Comment taire une certaine inquiétude à voir se multiplier dans le discours sur l’éducation ou la formation les appels à repérer les « bonnes pratiques » avec, en sous-entendu, l’appel à traquer les mauvaises pratiques ?
Bien sûr, comme tant d’autres, le souci d’une éducation et d’une formation de qualité me tient au ventre et sert de ressort à mon engagement dans ces filières depuis des années ! Alors à quoi bon ces inquiétudes vis-à-vis de ce terme « bonnes pratiques » ? Elle me vient de la certitude que l’illusion d’une partition du monde entre le « bien » d’un côté et le « mal » de l’autre (l’après 11 septembre et le discours de Georges Bush) qui trouve son prolongement en France par le biais du recours au bon sens avec sa logique « y a ka… pour que » (discours de Raffarin) opèrent une régression conservatrice dans un monde où le manichéisme d’antan doit immanquablement céder la place à la complexité des temps présents. La complexité n’est ni le «relativisme » (tout se vaudrait tant il serait désormais impossible de discriminer le juste de l’injuste) mais bien l’acceptation de cette réalité repérée par Blaise Pascal et devenue vérité scientifique : la partie est dans le tout comme le tout est dans la partie. Par la suite, Edgar Morin a amplifié cette perspective en appelant le monde de l’éducation et de la formation à intégrer à la transmission des savoirs la multiplicité des approches possibles de toute vérité et le caractère extrêmement mouvant de chacune. Dans ce monde volatil sans pour autant être futile, telle pratique pourra être « bonne » dans un contexte particulier et pourra devenir mauvaise dans un contexte apparemment similaire et dans lequel pourtant d’infimes variables viendront invalider les procédures établies et les certitudes admises.
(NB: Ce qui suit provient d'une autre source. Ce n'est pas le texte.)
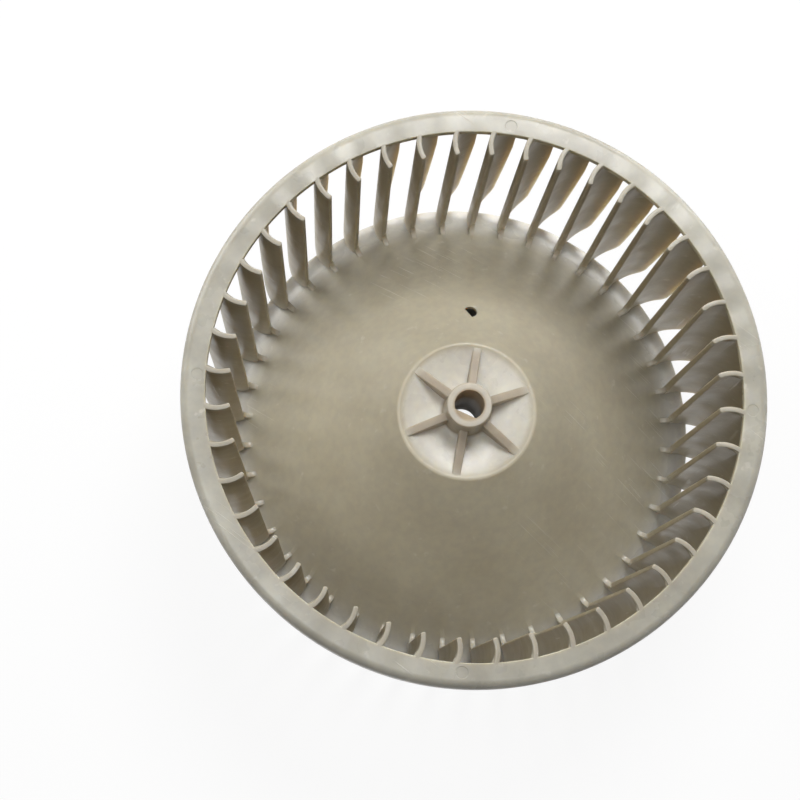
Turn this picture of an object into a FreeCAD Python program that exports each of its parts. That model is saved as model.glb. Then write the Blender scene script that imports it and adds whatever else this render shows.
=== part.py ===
"""Fan impeller: a one-piece moulded blower wheel.

The wheel lies on its back rim. +Z runs along the bore towards the open inlet side,
the origin is on the axis in the plane of the back rim, and +X passes through a hub
rib and through the inner edge of a blade. All sizes are in millimetres and degrees.
"""
import FreeCAD, Part
import math
import os

import Sketcher

os.makedirs("parts", exist_ok=True)
doc = FreeCAD.newDocument("fan_impeller")
dims = doc.addObject("Spreadsheet::Sheet", "dims")

SIZES = (
    ("depth", 74.0, "back rim to the front face of the ring"),
    ("ring_r", 75.0, "outside of the front ring"),
    ("ring_w", 6.5, "width of the ring's front face, inner edge to outside"),
    ("ring_depth", 9.0, "front face to the rear edge of the ring's skirt"),
    ("flange_t", 2.1, "thickness of the ring's front flange"),
    ("skirt_t", 1.5, "thickness of the ring's skirt"),
    ("ring_round", 2.4, "outer rounding of the ring"),
    ("blade_count", 44, "blades round the wheel"),
    ("blade_reach", 12.6, "outside of the ring in to the blades' inner edge"),
    ("blade_back_t", 1.98, "thickness of a blade in the plane of the back rim"),
    ("blade_front_t", 1.3, "thickness of a blade at the front"),
    ("blade_arc_r", 8.4, "radius of a blade's middle line"),
    ("blade_inlet_deg", 21.6, "heading of a blade at its inner edge, from radial"),
    ("blade_sweep_deg", 105.0, "turn of a blade from its inner to its outer edge"),
    ("blade_inset", 0.7, "outside of the ring in to the blades' outer edge at the front"),
    ("blade_draft", 1.7, "how far that edge leans in before it starts to round"),
    ("shoulder_z", 14.0, "height where it starts to round"),
    ("heel_in", 4.4, "how far the rounding leads in to the back plate's edge"),
    ("toe_t", 1.5, "thickness of the toe at the foot of a blade's inner edge"),
    ("toe_z", 8.6, "height where the toe leaves the inner edge"),
    ("toe_round", 2.2, "radius of the toe's hollow"),
    ("toe_sweep_deg", 135.0, "turn of that hollow"),
    ("edge_bevel", 0.3, "bevel of the back plate's front corner"),
    ("plate_t", 1.9, "thickness of the back plate"),
    ("lip_flat", 0.8, "outside of the back plate in to where the flared lip turns flat"),
    ("flare_r", 7.0, "radius of the flared lip's front face"),
    ("rim_r", 18.7, "top of the cone, the rim of the hub dish"),
    ("rim_z", 43.4, "height of that rim"),
    ("dish_z", 41.3, "floor of the hub dish at the boss"),
    ("dish_curve_r", 27.0, "radius of the dish floor's hollow"),
    ("web_t", 2.0, "thickness of the hub web under the dish"),
    ("boss_top_r", 6.05, "front end of the boss"),
    ("boss_foot_r", 6.4, "foot of the boss in the dish"),
    ("boss_back_r", 6.6, "back end of the boss"),
    ("boss_root_r", 7.4, "root of the boss under the web"),
    ("boss_front_z", 52.8, "front face of the boss"),
    ("boss_back_z", 20.8, "back face of the boss"),
    ("bore_r", 3.97, "bore for a 5/16 inch shaft"),
    ("bore_rear_r", 4.25, "bore behind the flat, clear of the shaft"),
    ("flat_gap", 2.55, "axis to the flat in the bore"),
    ("flat_deg", 225.0, "direction from the axis to the flat"),
    ("flat_depth", 0.5, "boss face down to the top of the flat"),
    ("flat_len", 11.0, "length of the flat"),
    ("rib_count", 6, "ribs in the hub dish"),
    ("rib_t", 2.3, "thickness of a rib"),
    ("rib_root_r", 5.0, "inner end of a rib, inside the boss wall"),
    ("rib_root_z", 47.4, "top of a rib at its inner end"),
    ("rib_end_r", 18.2, "outer end of a rib, inside the dish floor"),
    ("rib_end_z", 42.85, "top of a rib at its outer end"),
    ("vent_r", 1.83, "small hole in the cone"),
    ("vent_gap", 0.75, "centre of the small hole to its flat side"),
    ("vent_flat_deg", 191.4, "direction of the small hole's flat side"),
    ("vent_place_r", 29.9, "axis to the centre of the small hole"),
    ("vent_place_deg", 66.1, "direction of the small hole from +X"),
    ("overrun", 3.0, "how far a cutting outline runs past what it cuts"),
)
for row, (alias, value, note) in enumerate(SIZES, start=1):
    dims.set("A%d" % row, note)
    dims.set("B%d" % row, str(value))
    dims.setAlias("B%d" % row, alias)
doc.recompute()

# Radii that follow the outside of the ring
RING_EYE = "ring_r - ring_w"
BLADE_TIP = "ring_r - blade_reach"
BLADE_FRONT = "ring_r - blade_inset"
SHOULDER = BLADE_FRONT + " - blade_draft"
EDGE = SHOULDER + " - heel_in"
LIP = EDGE + " - lip_flat"


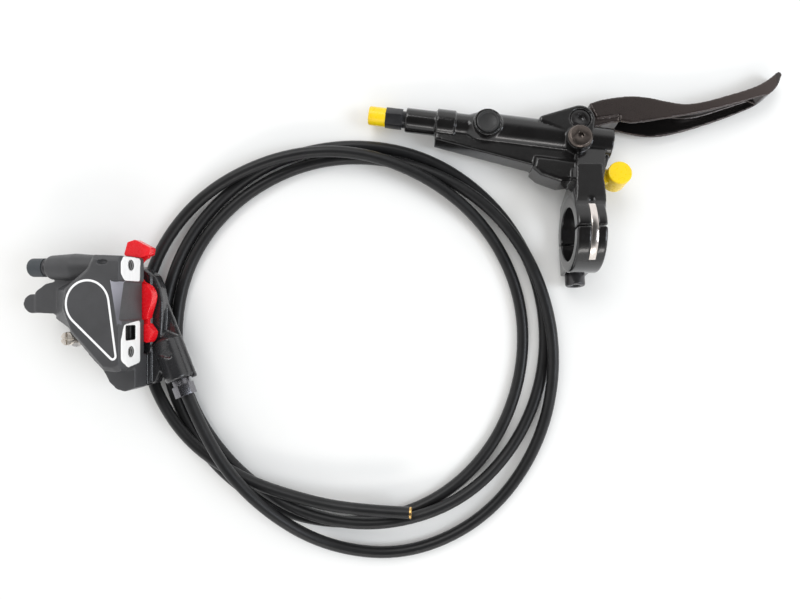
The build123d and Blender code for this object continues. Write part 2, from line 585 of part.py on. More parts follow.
def pad_pocket(side):
    """The space in one half for the disc, the pads, the cylinder and the pad axle."""
    disc = plate([(9, 40), (-22, 40), (-27.0, 8), (-27.0, -4), (-17.0, -15), (9, -21)], 0, SLOT_HALF, 1.0)
    depth = LINING_REST + LINING + BACKING + 0.15
    pads = extrude(offset(pad_face(PAD_R, True), 0.4), depth)
    mouth = plate([(-12, 8), (-40, -9), (-30, -19), (-8, -6)], 0, depth)
    bore = Pos(HOUSING_X, HOUSING_Y, 0) * post(WHEEL_PISTON_R + SLIDE, 0, PISTON_BORE_END)
    seal = LINING_REST + LINING + BACKING + 3.4
    bore += Pos(HOUSING_X, HOUSING_Y, 0) * post(WHEEL_PISTON_R + 1.2, seal, seal + 1.8)
    axle = Pos(AXLE_X, AXLE_Y, 0) * post(AXLE_R + SLIDE, 0, 30)
    spaces = disc + pads + mouth + bore + axle
    return spaces if side > 0 else mirror(spaces, Plane.XY)


def fluid_hollows():
    """The bleed nipple's hole and the passage from it to the outer cylinder."""
    return Pos(BLEED_X, BLEED_Y, BLEED_Z) * (rod(-1, 8.0, 2.6) + rod(7, 20.0, FLUID_R))


def inner_outline():
    """The inner half seen along the axle."""
    return [
        (-5.6, 17.4), (-15.0, 17.6), (-30.0, 12.0), (-40.0, 9.9), (ARM_X + 1.6, 6.6),
        (ARM_X + 1.6, -1.9), (-38.0, -5.6), (-31.0, -8.4), (-23.4, -15.6), (-18.5, -21.0),
        (-15.0, -24.2), (-13.3, -26.4), (-11.7, -29.6), (-8.3, -32.5), (-5.0, -33.3),
        (-0.3, -31.8), (-0.3, 13.6),
    ]


def caliper_inner_half():
    """The inner half, with the hose boss, its flange and the inner cylinder."""
    slab = plate(inner_outline(), -9.0, -SEAM, 1.0)
    slab += Pos(ARM_X, ARM_Y, 0) * post(ARM_R, -9.0, -SEAM) + mount_shelf()
    drum = Pos(HOUSING_X, HOUSING_Y, 0) * post(WHEEL_PISTON_R + HOUSING_WALL, INNER_BOTTOM, -8.0)
    drum = chamfer(drum.edges().group_by(Axis.Z)[0], 1.4)
    body = slab + drum + hose_boss() + boss_flange()
    body -= pad_pocket(-1) + bolt_hollows() + hose_hollow()
    return body


def mount_shelf():
    """The step of the inner half towards the bike's frame, below the disc."""
    edge = [
        (-6.0, 17.0), (-3.6, 16.6), (1.0, 13.4), (3.2, 8.3), (4.3, 2.8), (4.3, -4.2), (3.4, -15.5),
        (2.1, -18.4), (2.9, -26.7), (1.0, -31.4), (-6.0, -32.6),
    ]
    shelf = plate(edge, -9.0, SHELF_TOP)
    return chamfer(shelf.edges().group_by(Axis.Z)[-1], 0.5)


def boss_place():
    """The hose's exit from the caliper, +X along the hose."""
    return Pos(HOSE_EXIT_X, HOSE_EXIT_Y, HOSE_EXIT_Z) * Rot(0, 0, HOSE_ANGLE)


def hose_boss():
    """The round boss that takes the hose's union."""
    end = -UNION_NUT - 0.6
    return boss_place() * turned(
        (end - UNION_LENGTH - 6.0, 0), (end - UNION_LENGTH, UNION_R), (end - 0.6, UNION_R),
        (end, UNION_R - 0.6), (end, 0),
    )


def boss_flange():
    """The thin straight web along the boss's outer side."""
    edge = [(-1.0, 12.6), (3.6, 4.0), (17.2, -28.4), (15.4, -29.4), (0.0, -8.0)]
    return plate(edge, -9.0, -7.2)


def bolt_hollows():
    """The clearance holes of the two body bolts in the inner half."""
    holes = Part()
    for x, y in ((ARM_X, ARM_Y), (LOBE_X, LOBE_Y)):
        holes += Pos(x, y, 0) * post(BODY_BOLT_R + SLIDE, -20, 1)
    return holes


def hose_hollow():
    """The threaded seat for the hose's union nut and the passage behind it."""
    seat = rod(-HOSE_INSIDE - 1.4, -UNION_NUT + 1, UNION_THREAD_R)
    return boss_place() * (seat + rod(-HOSE_INSIDE - 10.0, -HOSE_INSIDE, FLUID_R))


def union_nut():
    """The hose's nut on the caliper, with a hexagon outside and a threaded neck inside."""
    nut = rod(-UNION_NUT - UNION_NECK, -UNION_HEX_LENGTH, UNION_THREAD_R - FIT)
    hexagon = extrude(RegularPolygon(UNION_HEX / 2, 6, major_radius=False), UNION_HEX_LENGTH)
    nut += Pos(-UNION_HEX_LENGTH - 0.6, 0, 0) * Rot(0, 90, 0) * hexagon
    return CALIPER * boss_place() * (nut - rod(-20, 5, HOSE_R + SEAM))


def union_olive():
    """The brass olive that the nut presses on the hose."""
    end = -UNION_NUT - UNION_NECK
    olive = turned(
        (end - OLIVE, HOSE_R + SEAM), (end - OLIVE + 0.8, UNION_THREAD_R - 0.4),
        (end - 0.6, UNION_THREAD_R - 0.4), (end - SEAM, HOSE_R + SEAM),
    )
    return CALIPER * boss_place() * olive


def wheel_piston(side):
    """One of the two pistons, a cup open to its pad's side."""
    face = LINING_REST + LINING + BACKING
    cup = post(WHEEL_PISTON_R, face, face + WHEEL_PISTON)
    cup -= post(WHEEL_PISTON_R - 2.4, face - 1, face + WHEEL_PISTON - 1.6)
    cup = Pos(HOUSING_X, HOUSING_Y, 0) * cup
    return CALIPER * (cup if side > 0 else mirror(cup, Plane.XY))


def wheel_piston_seal(side):
    """The square section ring in the cylinder's groove."""
    start = LINING_REST + LINING + BACKING + 3.4
    ring = post(WHEEL_PISTON_R + 1.15, start + 0.05, start + 1.75, WHEEL_PISTON_R + 0.02)
    ring = Pos(HOUSING_X, HOUSING_Y, 0) * ring
    return CALIPER * (ring if side > 0 else mirror(ring, Plane.XY))


def pad_face(radius, eye):
    """A pad's outline: round at the disc, with an ear for the axle."""
    disc = Pos(HOUSING_X, HOUSING_Y) * Circle(radius)
    if not eye:
        return disc & (Pos(HOUSING_X, HOUSING_Y) * Rectangle(2 * radius, 2 * radius - 3.0))
    ear = Pos(AXLE_X, AXLE_Y) * Circle(3.6)
    return make_hull(disc.edges() + ear.edges())


def pad_backing(side):
    """The steel plate of a pad, hung on the axle by its eye."""
    start = LINING_REST + LINING
    back = Pos(0, 0, start) * extrude(pad_face(PAD_R, True), BACKING)
    back -= Pos(AXLE_X, AXLE_Y, 0) * post(AXLE_R + 0.1, 0, 10)
    return CALIPER * (back if side > 0 else mirror(back, Plane.XY))


def pad_lining(side):
    """The friction lining on a pad."""
    lining = Pos(0, 0, LINING_REST) * extrude(pad_face(PAD_R - 0.8, False), LINING)
    groove = block((-0.5, 0.5), (-20, 20), (0, LINING_REST + 0.9))
    lining -= Pos(HOUSING_X, HOUSING_Y, 0) * Rot(0, 0, 45) * groove
    return CALIPER * (lining if side > 0 else mirror(lining, Plane.XY))


def pad_axle():
    """The screw that the pads hang on, with a slotted head at the outer side."""
    top = 9.0
    axle = post(AXLE_R, -6.8, top) + post(AXLE_HEAD_R, top, top + 2.0)
    axle -= block((-0.4, 0.4), (-9, 9), (top + 1.1, top + 3))
    axle -= block((-9, 9), (-0.4, 0.4), (top + 1.1, top + 3))
    return CALIPER * Pos(AXLE_X, AXLE_Y, 0) * axle


def body_bolts():
    """The two screws that hold the halves together, with their heads on the inner half."""
    bolts = Part()
    for x, y in ((ARM_X, ARM_Y), (LOBE_X, LOBE_Y)):
        head = post(BODY_HEAD_R, -9.0 - BODY_HEAD, -9.0)
        head = chamfer(head.edges().group_by(Axis.Z)[0], 0.5)
        head -= Pos(0, 0, -9.0 - BODY_HEAD) * Rot(180, 0, 0) * hexagon_socket(4.0, 1.8)
        bolts += Pos(x, y, 0) * (head + post(BODY_BOLT_R, -9.0, 0))
    return CALIPER * bolts


def bleed_nipple():
    """The bleed nipple, screwed into its boss."""
    nipple = rod(0, 7.8, 2.6 - FIT) + rod(-NIPPLE_FLANGE, 0, 3.6) + rod(NIPPLE_END, -NIPPLE_FLANGE, 2.4)
    return CALIPER * Pos(BLEED_X, BLEED_Y, BLEED_Z) * (nipple - rod(-20, 6, 0.7))


def bleed_cap():
    """The rubber cap over the nipple."""
    cap = rod(NIPPLE_CAP_END, -NIPPLE_FLANGE - SEAM, NIPPLE_CAP_R)
    cap = fillet(cap.edges().group_by(Axis.X)[0], 1.2)
    cap -= rod(NIPPLE_END - SEAM, 0, 2.4 + SEAM)
    return CALIPER * Pos(BLEED_X, BLEED_Y, BLEED_Z) * cap


def pad_spacer():
    """The red transport piece between the pads, with lobes to pull it out by."""
    tongue = [(-22.0, 9.0), (-22.0, -4.0), (-10.0, -8.6), (0.5, -12.0), (0.5, 22.0), (-9.0, 22.0)]
    spacer = plate(tongue, -SPACER_HALF, SPACER_HALF, 1.0)
    grip = [(-9.6, 21.6), (-8.0, 27.0), (-4.6, 28.0), (2.2, 24.6), (1.6, 21.8), (-2.0, 20.6)]
    top = plate(grip, -SPACER_RIM_HALF, SPACER_RIM_HALF, 0.8)
    middle = Pos(-1.2, 2.6) * Ellipse(4.4, 7.4)
    lower = Pos(0.6, -10.2) * Ellipse(2.8, 3.9)
    spacer += top
    spacer += Pos(0, 0, -SPACER_RIM_HALF) * extrude(middle, 2 * SPACER_RIM_HALF)
    spacer += Pos(0, 0, -SPACER_RIM_HALF) * extrude(lower, 2 * SPACER_RIM_HALF)
    pads = post(PAD_R + 0.4, SPACER_HALF, 5) + post(PAD_R + 0.4, -5, -SPACER_HALF)
    return CALIPER * (spacer - Pos(HOUSING_X, HOUSING_Y, 0) * pads)


# Hose

def route():
    """The hose's points, from inside the caliper's union to its free end."""
    start = (CALIPER * boss_place() * Pos(-HOSE_INSIDE, 0, 0)).position
    points = [start]
    for angle, radius, height in HOSE_LOOPS:
        turn = radians(angle)
        points.append(Vector(COIL_X + radius * cos(turn), COIL_Y + radius * sin(turn), height))
    points[1] = (CALIPER * boss_place() * Pos(20.0, 0, 0)).position
    return points


def corner_radii(points):
    """The largest arc that each corner's two runs allow."""
    radii = []
    for before, here, after in zip(points, points[1:], points[2:]):
        turn = radians((here - before).get_angle(after - here))
        shorter = min((here - before).length, (after - here).length)
        radii.append(0.45 * shorter / tan(turn / 2))
    return radii


def hose():
    """The hose as one tube of straight runs and arcs."""
    points = route()
    path = FilletPolyline(*points, radius=corner_radii(points))
    start = Plane(path @ 0, z_dir=path % 0)
    return sweep(start * Circle(HOSE_R), path)


def hose_insert():
    """The brass insert in the hose's free end."""
    points = route()
    away = (points[-1] - points[-2]).normalized()
    place = Plane(points[-1], z_dir=away)
    return place.location * post(HOSE_R - 0.1, 0, HOSE_INSERT, HOSE_BORE_R)


PARTS = {
    "lever_body": LEVER * lever_body(),
    "clamp_cap": LEVER * clamp_cap(),
    "clamp_bolt": LEVER * clamp_bolt(),
    "clamp_strap": LEVER * clamp_strap(),
    "lever_blade": LEVER * lever_blade(),
    "pivot_bush_upper": LEVER * pivot_bush(1),
    "pivot_bush_lower": LEVER * pivot_bush(-1),
    "pivot_pin": LEVER * pivot_pin(),
    "master_piston": LEVER * master_piston(),
    "primary_seal": LEVER * piston_seal(PISTON_FRONT + 1.6),
    "secondary_seal": LEVER * piston_seal(PISTON_REAR - 4.4),
    "push_rod": LEVER * push_rod(),
    "stop_washer": LEVER * stop_washer(),
    "return_spring": LEVER * return_spring(),
    "reservoir_plug": LEVER * reservoir_plug(),
    "bleed_screw": LEVER * bleed_screw(),
    "bleed_ring": LEVER * bleed_ring(),
    "port_nut": LEVER * port_nut(),
    "port_cap": LEVER * port_cap(),
    "lever_stop": LEVER * lever_stop(),
    "caliper_outer_half": CALIPER * caliper_outer_half(),
    "caliper_inner_half": CALIPER * caliper_inner_half(),
    "outer_piston": wheel_piston(1),
    "inner_piston": wheel_piston(-1),
    "outer_piston_seal": wheel_piston_seal(1),
    "inner_piston_seal": wheel_piston_seal(-1),
    "outer_pad_backing": pad_backing(1),
    "inner_pad_backing": pad_backing(-1),
    "outer_pad_lining": pad_lining(1),
    "inner_pad_lining": pad_lining(-1),
    "pad_axle": pad_axle(),
    "body_bolts": body_bolts(),
    "bleed_nipple": bleed_nipple(),
    "bleed_cap": bleed_cap(),
    "pad_spacer": pad_spacer(),
    "union_nut": union_nut(),
    "union_olive": union_olive(),
    "hose": hose(),
    "hose_insert": hose_insert(),
}

os.makedirs("parts", exist_ok=True)
for name, shape in PARTS.items():
    export_step(shape, f"parts/{name}.step")
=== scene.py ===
import json
import logging
import math
from dataclasses import dataclass, field
from enum import Enum
from typing import Any

import bmesh
import bpy
from mathutils import Matrix, Vector


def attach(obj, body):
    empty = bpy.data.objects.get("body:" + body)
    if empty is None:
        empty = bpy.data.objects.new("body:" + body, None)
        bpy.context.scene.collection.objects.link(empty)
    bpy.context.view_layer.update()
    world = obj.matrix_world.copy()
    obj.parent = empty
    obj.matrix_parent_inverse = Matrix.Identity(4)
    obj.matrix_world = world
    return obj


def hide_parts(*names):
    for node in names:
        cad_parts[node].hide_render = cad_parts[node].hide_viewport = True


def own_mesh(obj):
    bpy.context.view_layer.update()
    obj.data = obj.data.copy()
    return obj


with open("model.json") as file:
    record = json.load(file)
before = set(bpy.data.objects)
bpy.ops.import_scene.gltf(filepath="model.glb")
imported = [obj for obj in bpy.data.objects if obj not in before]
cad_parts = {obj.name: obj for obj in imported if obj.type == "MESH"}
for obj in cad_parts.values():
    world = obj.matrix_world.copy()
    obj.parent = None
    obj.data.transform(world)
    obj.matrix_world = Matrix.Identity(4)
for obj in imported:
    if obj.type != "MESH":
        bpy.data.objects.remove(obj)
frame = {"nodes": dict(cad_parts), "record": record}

LOG = logging.getLogger("disc_brake")
MM = 0.001
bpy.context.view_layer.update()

Colour = tuple[float, float, float]
Point = tuple[float, float, float]
Span = tuple[float, float]
Quad = tuple[float, float, float, float]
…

Aussi, il me semble que la quête de l’efficacité professionnelle, qui est sans doute le but visé à travers cet appel aux bonnes pratiques, doit-elle s’appuyer sur une expertise bien plus fine et un système d’évaluation bien plus souple (ce qui ne veut pas dire incertain) que cette partition entre « bonne » ou « mauvaise » pratique, cette classification bipolaire entre « bons » ou « mauvais » professionnels.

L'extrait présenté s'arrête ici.